A new project funded by an AIRC Start-up grant aims to overcome current challenges in multi-omics AI models, paving the way for innovations in precision oncology

AI models are revolutionising cancer research: they can detect patterns indicative of cancer, identify genetic mutations, or help interpret images during diagnosis. But there are still serious limitations to what current AI models can do. In a project funded by an AIRC Start-up grant, Charlotte Ng, Associate Professor of Genetics at Humanitas University, and her team will explore innovative approaches to overcoming current challenges in applying AI models to multi-omics data, an endeavor that could pave the way for advancements in personalised oncology

“We want to make better use of artificial intelligence in cancer research,” says Charlotte Ng, who heads the Computational Biology Lab at Humanitas Research Hospital. Multi-omics data, meaning multiple types of high-throughput molecular data, such as genomic and transcriptomic data, can be jointly analyzed. “In cancer research, and especially in the case of precision oncology, current models often limit us to using only one type of data. What we want to do is to develop an AI framework that allows us to access the vast potential of multi-omics data.”

Complementary knowledge

What are the challenges that Charlotte Ng’s project aims to address? “One is that most AI models consider multi-omics data as independent. But from a biological perspective, we know that these data types are not.” DNA alterations, for instance, will have an impact on RNA transcription, and that in turn will have an effect at the protein level. “So, we want to leverage the interdependence of the data types to gain deeper biological insights,” Ng explains.

Moreover, most AI systems in use today are set up to work with complete data sets, consisting of multiple data types. “In these kinds of models, samples that have missing data are excluded.” But a variety of factors – from cost to tissue size – often limit the ability to generate multiple types of molecular data from the same samples. A framework that takes this scenario into account would make it possible to make use of these incomplete but still precious datasets, while at the same time avoiding the risk of bias.

The project will develop deep learning models that employ neural networks to jointly represent the different types of data, rather than representing different modalities separately. “We want to use this complementary knowledge to be able to identify the features that can help understand cancer prognosis, and might help patient stratification.”

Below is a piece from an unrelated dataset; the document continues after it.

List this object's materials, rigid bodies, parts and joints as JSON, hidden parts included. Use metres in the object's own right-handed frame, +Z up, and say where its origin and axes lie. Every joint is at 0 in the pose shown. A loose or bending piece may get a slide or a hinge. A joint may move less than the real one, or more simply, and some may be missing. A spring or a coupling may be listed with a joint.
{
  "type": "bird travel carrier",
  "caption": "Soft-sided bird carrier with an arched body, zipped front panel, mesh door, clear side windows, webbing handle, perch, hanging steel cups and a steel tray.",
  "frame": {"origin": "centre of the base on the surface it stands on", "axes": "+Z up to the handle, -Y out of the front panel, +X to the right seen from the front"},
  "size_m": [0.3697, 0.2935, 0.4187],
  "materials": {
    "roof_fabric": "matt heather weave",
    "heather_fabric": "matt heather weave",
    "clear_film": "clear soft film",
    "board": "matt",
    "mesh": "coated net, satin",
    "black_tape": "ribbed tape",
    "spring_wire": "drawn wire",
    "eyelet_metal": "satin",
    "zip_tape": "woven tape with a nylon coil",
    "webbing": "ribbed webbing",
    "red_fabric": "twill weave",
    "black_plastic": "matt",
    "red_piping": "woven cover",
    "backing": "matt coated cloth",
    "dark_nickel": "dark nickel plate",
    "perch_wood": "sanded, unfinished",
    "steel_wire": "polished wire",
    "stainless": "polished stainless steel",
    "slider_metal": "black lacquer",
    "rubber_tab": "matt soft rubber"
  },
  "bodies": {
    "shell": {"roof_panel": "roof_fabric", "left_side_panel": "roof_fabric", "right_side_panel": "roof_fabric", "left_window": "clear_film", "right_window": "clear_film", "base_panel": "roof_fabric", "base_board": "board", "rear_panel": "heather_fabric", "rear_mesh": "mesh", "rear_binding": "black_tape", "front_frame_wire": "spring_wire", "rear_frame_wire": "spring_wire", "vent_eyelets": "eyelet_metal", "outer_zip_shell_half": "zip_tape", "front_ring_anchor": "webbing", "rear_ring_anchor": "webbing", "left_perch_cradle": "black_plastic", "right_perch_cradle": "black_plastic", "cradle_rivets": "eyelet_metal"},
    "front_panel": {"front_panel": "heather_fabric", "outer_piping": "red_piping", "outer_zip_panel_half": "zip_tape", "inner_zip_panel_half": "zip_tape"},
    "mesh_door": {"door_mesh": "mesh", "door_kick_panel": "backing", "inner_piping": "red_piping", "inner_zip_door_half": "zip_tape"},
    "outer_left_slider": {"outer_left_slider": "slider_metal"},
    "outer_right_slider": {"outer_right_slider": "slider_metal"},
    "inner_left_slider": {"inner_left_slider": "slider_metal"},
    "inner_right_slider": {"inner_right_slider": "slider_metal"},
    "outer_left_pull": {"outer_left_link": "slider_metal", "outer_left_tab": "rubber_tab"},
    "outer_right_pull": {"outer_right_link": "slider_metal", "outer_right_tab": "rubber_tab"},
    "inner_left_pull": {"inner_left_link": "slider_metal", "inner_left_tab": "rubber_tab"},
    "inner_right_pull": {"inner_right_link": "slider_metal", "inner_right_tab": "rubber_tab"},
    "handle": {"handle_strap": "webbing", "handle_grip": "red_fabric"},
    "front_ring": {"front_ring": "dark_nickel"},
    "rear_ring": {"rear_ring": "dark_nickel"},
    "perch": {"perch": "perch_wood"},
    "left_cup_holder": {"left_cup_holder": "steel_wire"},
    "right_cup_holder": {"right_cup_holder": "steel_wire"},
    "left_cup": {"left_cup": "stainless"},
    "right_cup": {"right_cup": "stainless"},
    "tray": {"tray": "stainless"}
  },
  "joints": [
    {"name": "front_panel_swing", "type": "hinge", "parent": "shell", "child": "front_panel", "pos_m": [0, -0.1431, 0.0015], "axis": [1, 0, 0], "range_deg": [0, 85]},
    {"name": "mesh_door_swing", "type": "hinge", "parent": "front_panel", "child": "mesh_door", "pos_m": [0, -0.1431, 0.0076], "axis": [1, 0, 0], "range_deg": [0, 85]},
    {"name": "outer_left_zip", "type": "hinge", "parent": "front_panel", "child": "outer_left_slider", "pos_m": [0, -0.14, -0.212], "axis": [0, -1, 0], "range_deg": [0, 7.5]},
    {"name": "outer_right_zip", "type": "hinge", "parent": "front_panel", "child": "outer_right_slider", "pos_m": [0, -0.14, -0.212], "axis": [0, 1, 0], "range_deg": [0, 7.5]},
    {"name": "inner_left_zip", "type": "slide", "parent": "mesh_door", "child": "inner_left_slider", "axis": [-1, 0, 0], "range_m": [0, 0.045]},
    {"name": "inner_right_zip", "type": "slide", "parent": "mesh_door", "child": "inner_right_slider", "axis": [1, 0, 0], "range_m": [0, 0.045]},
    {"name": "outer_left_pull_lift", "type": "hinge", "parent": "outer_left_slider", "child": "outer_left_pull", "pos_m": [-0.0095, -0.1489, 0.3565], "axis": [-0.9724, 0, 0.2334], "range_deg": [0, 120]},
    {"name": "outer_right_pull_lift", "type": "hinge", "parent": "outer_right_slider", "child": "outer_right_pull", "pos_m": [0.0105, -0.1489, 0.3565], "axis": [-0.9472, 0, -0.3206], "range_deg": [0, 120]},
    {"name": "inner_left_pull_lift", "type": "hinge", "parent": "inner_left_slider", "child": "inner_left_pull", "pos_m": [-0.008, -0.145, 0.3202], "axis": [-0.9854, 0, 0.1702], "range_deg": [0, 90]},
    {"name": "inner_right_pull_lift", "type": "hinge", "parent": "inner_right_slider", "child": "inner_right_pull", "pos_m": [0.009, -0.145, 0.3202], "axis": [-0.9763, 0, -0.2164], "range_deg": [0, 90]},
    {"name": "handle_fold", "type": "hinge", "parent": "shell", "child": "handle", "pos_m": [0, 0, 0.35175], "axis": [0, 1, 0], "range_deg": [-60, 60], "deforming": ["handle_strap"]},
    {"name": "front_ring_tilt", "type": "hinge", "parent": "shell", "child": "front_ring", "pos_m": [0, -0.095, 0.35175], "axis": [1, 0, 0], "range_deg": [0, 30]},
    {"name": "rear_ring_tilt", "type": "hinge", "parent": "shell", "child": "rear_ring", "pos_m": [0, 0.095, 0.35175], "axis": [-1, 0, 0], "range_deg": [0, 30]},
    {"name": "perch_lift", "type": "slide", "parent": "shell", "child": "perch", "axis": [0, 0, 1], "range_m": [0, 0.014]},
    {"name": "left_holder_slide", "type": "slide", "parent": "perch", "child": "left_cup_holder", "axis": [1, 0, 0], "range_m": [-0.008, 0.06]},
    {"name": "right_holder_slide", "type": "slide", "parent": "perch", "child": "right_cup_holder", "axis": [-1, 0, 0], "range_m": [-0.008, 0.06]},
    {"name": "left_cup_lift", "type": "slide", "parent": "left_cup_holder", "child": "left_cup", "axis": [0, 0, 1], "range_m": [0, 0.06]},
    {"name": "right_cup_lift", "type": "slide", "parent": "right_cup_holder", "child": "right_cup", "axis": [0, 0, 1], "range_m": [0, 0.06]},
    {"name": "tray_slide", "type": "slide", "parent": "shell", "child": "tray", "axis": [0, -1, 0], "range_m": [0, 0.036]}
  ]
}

To develop this framework, the project will first apply it to hepatocellular carcinoma, a major type of liver cancer that is increasing in incidence in Europe and other Western countries, but for which treatment options are limited. “We will develop a model to identify prognostic biomarkers for hepatocellular carcinoma,” explains Charlotte Ng. Ng has been working on this type of liver cancer for several years, since her time as a research associate under Professor Luigi Maria Terracciano at the University Hospital in Basel, Switzerland. There, her research developed in cancer bioinformatics and computational biology. “I have always been very interested in these research fields, since focusing on bioinformatics in my undergraduate degree at University of New South Wales, Australia,” tells Charlotte Ng. Since then, the researcher has journeyed from Cambridge, UK – for a PhD in oncology – to the Memorial Sloan Kettering Cancer Center in New York and to other top research institutes in Basel and Bern, before joining Humanitas in 2023.

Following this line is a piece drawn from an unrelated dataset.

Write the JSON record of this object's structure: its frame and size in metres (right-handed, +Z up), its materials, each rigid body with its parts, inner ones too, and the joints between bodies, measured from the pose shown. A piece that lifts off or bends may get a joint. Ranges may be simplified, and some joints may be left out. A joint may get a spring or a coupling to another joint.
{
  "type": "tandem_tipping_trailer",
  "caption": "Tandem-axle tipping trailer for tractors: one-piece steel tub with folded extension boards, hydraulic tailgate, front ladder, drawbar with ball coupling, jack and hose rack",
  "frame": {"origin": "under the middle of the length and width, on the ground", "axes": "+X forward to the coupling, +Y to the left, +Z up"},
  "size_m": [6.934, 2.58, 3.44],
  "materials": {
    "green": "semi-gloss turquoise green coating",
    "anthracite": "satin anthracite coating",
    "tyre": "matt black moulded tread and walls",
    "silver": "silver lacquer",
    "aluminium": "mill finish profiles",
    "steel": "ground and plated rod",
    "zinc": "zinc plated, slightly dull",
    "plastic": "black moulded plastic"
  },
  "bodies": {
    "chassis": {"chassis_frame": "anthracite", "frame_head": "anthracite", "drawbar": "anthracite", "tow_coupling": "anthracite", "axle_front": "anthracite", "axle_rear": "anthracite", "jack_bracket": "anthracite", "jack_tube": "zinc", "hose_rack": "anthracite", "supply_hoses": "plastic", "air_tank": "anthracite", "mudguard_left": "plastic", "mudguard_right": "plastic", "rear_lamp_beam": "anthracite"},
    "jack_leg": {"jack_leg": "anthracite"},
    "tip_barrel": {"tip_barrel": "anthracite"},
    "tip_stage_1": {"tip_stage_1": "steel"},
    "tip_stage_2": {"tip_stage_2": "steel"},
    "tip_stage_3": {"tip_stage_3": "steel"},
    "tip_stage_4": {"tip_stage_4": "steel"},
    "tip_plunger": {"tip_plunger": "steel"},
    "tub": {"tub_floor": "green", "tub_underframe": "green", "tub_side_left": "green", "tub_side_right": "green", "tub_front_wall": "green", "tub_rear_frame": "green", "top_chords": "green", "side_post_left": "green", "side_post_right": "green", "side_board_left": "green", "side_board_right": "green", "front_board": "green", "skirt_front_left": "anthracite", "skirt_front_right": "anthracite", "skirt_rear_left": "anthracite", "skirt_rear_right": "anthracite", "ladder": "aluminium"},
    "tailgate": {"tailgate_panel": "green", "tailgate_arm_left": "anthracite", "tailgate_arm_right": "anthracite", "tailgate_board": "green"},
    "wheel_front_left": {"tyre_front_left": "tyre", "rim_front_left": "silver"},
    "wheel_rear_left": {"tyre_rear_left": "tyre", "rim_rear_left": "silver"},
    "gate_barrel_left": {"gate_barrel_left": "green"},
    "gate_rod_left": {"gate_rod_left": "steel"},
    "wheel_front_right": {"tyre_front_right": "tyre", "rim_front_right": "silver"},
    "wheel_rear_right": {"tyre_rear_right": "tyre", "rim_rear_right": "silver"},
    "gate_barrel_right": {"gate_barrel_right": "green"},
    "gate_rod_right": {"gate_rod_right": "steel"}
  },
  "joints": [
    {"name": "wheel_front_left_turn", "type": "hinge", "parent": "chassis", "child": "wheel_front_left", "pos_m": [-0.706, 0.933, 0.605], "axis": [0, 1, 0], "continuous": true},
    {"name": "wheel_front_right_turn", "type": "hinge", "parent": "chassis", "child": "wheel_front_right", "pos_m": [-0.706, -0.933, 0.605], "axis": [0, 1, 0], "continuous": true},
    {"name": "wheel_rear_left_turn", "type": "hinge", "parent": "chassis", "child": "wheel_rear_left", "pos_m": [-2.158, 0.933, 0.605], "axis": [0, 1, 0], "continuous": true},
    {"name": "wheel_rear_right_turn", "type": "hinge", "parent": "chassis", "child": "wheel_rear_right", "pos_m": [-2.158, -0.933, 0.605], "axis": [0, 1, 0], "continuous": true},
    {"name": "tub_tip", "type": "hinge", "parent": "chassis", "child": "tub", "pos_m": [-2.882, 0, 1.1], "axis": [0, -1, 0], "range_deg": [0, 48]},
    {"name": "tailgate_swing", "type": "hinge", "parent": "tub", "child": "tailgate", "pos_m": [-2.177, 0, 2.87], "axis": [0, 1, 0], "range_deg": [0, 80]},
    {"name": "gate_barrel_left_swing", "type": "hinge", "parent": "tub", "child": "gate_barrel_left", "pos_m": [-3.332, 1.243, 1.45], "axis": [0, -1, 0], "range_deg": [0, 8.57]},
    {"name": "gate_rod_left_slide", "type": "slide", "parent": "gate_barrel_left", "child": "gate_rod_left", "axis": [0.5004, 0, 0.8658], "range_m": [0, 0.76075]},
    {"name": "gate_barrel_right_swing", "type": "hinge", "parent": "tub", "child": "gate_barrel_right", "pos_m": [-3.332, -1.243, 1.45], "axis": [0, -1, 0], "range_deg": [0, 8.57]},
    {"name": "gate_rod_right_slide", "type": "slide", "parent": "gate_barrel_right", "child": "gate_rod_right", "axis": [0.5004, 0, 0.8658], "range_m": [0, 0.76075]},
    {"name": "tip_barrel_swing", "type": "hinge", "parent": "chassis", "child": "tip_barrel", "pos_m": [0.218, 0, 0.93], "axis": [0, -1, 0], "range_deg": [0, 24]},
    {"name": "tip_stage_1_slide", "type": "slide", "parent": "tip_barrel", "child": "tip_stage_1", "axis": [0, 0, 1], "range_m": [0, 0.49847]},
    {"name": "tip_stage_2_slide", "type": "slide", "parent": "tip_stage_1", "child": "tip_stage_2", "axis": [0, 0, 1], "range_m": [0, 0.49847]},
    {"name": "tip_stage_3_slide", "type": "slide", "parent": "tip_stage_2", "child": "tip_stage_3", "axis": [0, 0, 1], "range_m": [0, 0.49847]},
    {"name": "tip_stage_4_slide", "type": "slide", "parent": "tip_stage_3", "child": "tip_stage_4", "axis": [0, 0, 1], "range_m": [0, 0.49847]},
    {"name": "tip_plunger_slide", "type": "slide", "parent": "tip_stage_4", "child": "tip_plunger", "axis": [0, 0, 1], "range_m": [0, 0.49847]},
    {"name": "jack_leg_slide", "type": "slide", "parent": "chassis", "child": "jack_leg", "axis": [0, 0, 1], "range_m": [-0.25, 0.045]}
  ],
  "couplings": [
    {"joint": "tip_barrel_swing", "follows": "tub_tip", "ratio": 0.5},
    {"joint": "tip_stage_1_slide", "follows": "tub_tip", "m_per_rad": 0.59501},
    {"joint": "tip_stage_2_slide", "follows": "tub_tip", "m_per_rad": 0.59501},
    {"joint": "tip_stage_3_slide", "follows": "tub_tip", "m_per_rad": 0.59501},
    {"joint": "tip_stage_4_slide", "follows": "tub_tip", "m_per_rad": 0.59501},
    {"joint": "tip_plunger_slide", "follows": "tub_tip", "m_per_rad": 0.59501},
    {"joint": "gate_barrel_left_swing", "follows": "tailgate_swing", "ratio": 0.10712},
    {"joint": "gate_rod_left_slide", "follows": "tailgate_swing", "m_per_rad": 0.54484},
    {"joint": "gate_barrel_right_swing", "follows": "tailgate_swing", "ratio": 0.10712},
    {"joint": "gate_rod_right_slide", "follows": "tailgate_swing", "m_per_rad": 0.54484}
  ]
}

Making AI more useful for clinicians and patients

“While I’m a classically trained bioinformatician, I have a long experience working in wet labs, side by side with biologists, and to this day I have very close collaborations with them. Oftentimes, bioinformaticians are not aware enough of the biological interpretations, or conversely, many biologists are not exposed to bioinformatics.” This collaboration is critical, Ng emphasizes, because the attention to bioinformatics is growing. “We need to learn to speak the same language, learn about the terminology and how things are done.”

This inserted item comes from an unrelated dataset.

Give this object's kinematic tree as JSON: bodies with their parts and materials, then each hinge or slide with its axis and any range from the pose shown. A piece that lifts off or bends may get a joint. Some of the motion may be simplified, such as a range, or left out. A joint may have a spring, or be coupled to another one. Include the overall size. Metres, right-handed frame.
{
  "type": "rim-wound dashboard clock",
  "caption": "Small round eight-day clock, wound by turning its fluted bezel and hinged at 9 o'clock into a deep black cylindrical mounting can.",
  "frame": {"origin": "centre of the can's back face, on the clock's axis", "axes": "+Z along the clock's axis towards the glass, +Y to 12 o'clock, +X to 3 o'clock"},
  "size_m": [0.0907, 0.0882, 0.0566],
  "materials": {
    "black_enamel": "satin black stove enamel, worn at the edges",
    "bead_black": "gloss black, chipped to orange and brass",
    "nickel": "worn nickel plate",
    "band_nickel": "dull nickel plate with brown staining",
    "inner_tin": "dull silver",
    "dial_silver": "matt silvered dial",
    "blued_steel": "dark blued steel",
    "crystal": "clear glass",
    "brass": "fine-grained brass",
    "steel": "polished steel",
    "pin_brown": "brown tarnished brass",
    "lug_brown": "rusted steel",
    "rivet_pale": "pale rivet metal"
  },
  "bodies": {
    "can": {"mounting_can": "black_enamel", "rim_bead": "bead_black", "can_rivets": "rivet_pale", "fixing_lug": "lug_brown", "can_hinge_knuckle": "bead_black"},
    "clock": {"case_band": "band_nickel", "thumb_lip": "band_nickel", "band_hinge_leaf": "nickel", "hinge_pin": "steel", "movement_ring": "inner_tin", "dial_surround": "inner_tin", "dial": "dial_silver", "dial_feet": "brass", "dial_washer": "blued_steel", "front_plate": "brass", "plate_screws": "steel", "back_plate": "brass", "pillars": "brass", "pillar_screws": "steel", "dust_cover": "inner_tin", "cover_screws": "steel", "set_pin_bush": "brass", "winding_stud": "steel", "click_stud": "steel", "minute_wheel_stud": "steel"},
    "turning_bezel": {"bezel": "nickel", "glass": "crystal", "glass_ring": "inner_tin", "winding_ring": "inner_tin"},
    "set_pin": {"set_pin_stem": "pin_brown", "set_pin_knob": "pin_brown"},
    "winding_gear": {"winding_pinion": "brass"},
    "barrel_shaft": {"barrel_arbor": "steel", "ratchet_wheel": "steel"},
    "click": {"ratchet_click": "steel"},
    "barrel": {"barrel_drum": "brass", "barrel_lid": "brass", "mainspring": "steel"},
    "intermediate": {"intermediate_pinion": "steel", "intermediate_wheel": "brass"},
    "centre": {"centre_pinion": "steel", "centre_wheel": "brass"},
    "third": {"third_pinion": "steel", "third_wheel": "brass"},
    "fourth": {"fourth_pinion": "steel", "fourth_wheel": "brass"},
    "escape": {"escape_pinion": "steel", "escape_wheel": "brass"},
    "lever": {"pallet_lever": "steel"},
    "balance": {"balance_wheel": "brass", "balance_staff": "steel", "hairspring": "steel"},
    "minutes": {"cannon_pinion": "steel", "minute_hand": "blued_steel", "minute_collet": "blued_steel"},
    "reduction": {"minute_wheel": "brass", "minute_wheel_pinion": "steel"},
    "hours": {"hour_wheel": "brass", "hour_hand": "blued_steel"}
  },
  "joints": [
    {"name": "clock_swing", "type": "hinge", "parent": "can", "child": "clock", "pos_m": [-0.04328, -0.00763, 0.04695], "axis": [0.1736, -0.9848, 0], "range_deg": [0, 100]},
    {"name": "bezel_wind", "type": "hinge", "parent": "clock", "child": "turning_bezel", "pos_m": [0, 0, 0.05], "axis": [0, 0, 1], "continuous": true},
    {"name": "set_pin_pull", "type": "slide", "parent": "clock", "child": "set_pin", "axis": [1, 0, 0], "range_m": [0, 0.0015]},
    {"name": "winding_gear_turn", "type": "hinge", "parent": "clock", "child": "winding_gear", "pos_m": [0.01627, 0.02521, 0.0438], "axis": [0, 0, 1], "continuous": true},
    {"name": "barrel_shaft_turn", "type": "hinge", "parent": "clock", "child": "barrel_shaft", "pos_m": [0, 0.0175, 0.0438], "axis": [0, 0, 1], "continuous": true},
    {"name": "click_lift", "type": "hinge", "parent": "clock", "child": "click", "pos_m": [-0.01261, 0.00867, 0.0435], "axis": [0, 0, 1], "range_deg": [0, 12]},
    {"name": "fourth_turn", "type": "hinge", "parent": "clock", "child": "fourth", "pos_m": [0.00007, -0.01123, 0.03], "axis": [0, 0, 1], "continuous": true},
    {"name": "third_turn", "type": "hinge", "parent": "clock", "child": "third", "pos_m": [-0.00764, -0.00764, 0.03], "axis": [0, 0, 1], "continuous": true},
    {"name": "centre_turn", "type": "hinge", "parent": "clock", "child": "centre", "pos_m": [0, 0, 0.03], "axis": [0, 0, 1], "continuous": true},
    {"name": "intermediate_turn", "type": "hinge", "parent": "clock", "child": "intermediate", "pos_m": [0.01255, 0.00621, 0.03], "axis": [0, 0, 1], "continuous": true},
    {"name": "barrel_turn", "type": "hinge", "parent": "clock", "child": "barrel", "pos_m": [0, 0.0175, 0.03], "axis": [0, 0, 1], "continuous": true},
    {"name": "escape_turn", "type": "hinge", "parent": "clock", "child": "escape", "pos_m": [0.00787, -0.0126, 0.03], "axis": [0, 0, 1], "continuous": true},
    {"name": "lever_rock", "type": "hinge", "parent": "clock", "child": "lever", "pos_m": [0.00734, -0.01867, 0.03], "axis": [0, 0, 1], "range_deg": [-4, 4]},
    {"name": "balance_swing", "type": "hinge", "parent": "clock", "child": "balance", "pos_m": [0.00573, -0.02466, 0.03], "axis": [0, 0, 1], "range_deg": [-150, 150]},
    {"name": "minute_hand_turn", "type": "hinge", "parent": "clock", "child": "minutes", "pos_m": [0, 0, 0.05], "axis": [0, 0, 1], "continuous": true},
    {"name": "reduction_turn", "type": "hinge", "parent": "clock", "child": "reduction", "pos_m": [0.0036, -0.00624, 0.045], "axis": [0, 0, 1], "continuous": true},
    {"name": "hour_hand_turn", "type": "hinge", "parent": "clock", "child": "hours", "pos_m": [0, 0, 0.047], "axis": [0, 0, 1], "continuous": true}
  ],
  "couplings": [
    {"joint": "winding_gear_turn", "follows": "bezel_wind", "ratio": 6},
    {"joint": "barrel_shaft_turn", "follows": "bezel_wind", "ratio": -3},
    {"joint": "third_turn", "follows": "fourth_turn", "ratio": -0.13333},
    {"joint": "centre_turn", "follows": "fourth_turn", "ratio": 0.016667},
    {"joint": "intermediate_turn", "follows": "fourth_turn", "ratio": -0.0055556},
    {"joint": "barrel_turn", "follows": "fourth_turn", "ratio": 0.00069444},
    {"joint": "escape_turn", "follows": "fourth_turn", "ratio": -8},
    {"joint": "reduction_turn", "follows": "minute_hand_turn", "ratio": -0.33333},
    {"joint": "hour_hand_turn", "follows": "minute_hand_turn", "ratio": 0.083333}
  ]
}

At Humanitas, Ng fosters this collaborative mindset by organizing internal monthly seminars for bioinformaticians. “Most of them work in biology labs, and sometimes their PIs are clinicians or biologists. I try to contribute, providing a different perspective to the more technical aspects of their projects. We have someone internally present to the group every month, so we get the opportunity to hear what everybody else is doing,” explains Charlotte Ng. She also teaches bioinformatics at various levels, from medical students to PhD students.

Ng also teaches bioinformatics at various levels, from medical students to doctoral candidates. In this context, the partnership with Bocconi University has led to the creation of the Master’s Degree Program in Data Analytics and Artificial Intelligence in Health Sciences (DAIHS). This is a two-year program aimed at training specialists capable of implementing AI and Machine Learning methods in the healthcare sector.

Developing new frameworks for AI models means making them more useful for clinicians and patients, starting with making better use of the wealth of clinical data generated by research hospitals, comments Ng. “I would like to see AI frameworks and data science become part of clinical management, so as to help clinicians make clinical decisions, to identify new drugs, or to find the best treatment options for individual patients.”